The Equal Employment Opportunity Commission (EEOC) has filed a complaint against Performance Food Group, Inc., alleging that it had a “standard operating procedure of denying employment to female applicants for operative positions in its [warehouse] facilities on the basis of their gender”; EEOC also alleges that the defendant failed to promote a woman at its Maryland facility on the basis of her gender. EEOC v. Performance Food Group, Inc., No. 13-1712 (U.S. Dist. Ct., D. Md., filed June 13, 2013). The defendant apparently distributes food-related products to more than 130,000 independent and national chain restaurants, theaters, schools, hotels, health care facilities, and other institutions across the United States.
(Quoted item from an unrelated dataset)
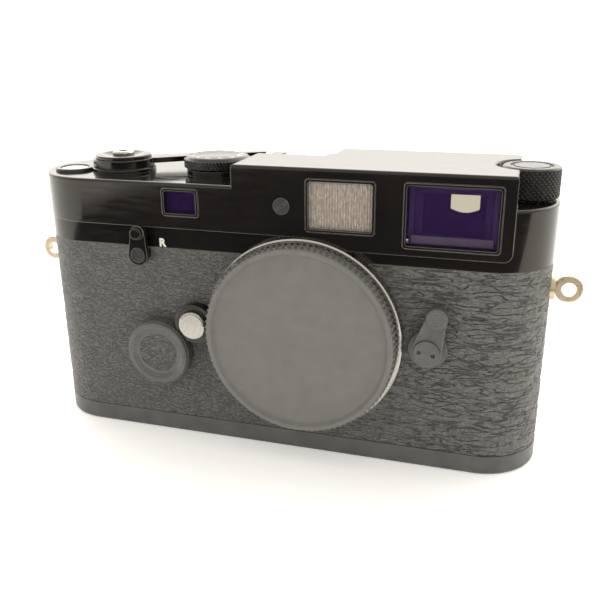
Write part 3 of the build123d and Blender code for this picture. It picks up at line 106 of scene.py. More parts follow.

According to the complaint, the defendant unlawfully discriminated against hiring women at multiple facilities since at least January 1, 2004, for warehouse positions that required the operation of machinery and factory-related processing equipment or were supervisory occupations. A corporate senior vice president allegedly stated on several occasions that women could not do warehouse work and asked “why would we waste our time bringing in females.” He also allegedly expressed his displeasure when he saw women working at the warehouses, saying it would be a good idea to get the females “out of here.” EEOC claims that court-ordered data on the company’s hiring practices “revealed a statistically significant shortfall of female operatives. These shortfalls of females appeared in the overwhelming majority of individual Broadline facilities for all Regions as well as the pooled results analyzed throughout the relevant time period.” EEOC also claims, “A review and analysis of static workforce data reveals [sic] that employment of female operative workers at Defendant has been and continues to be less than that of Defendant’s competitors in the relevant labor market.”

EEOC seeks permanent injunctive relief; an order requiring the defendant to “institute and carry out policies, practices, and programs which provide equal employment opportunities for females, and which eradicate the effects of their past and present unlawful employment practices”; an order making whole a woman denied a promotion to supervisor and a class of female applicants and deterred applicants; back pay with interest; front pay; “compensation for pecuniary and nonpecuniary losses, including emotional pain, suffering, anxiety, depression, embarrassment, degradation, and humiliation”; and punitive damages.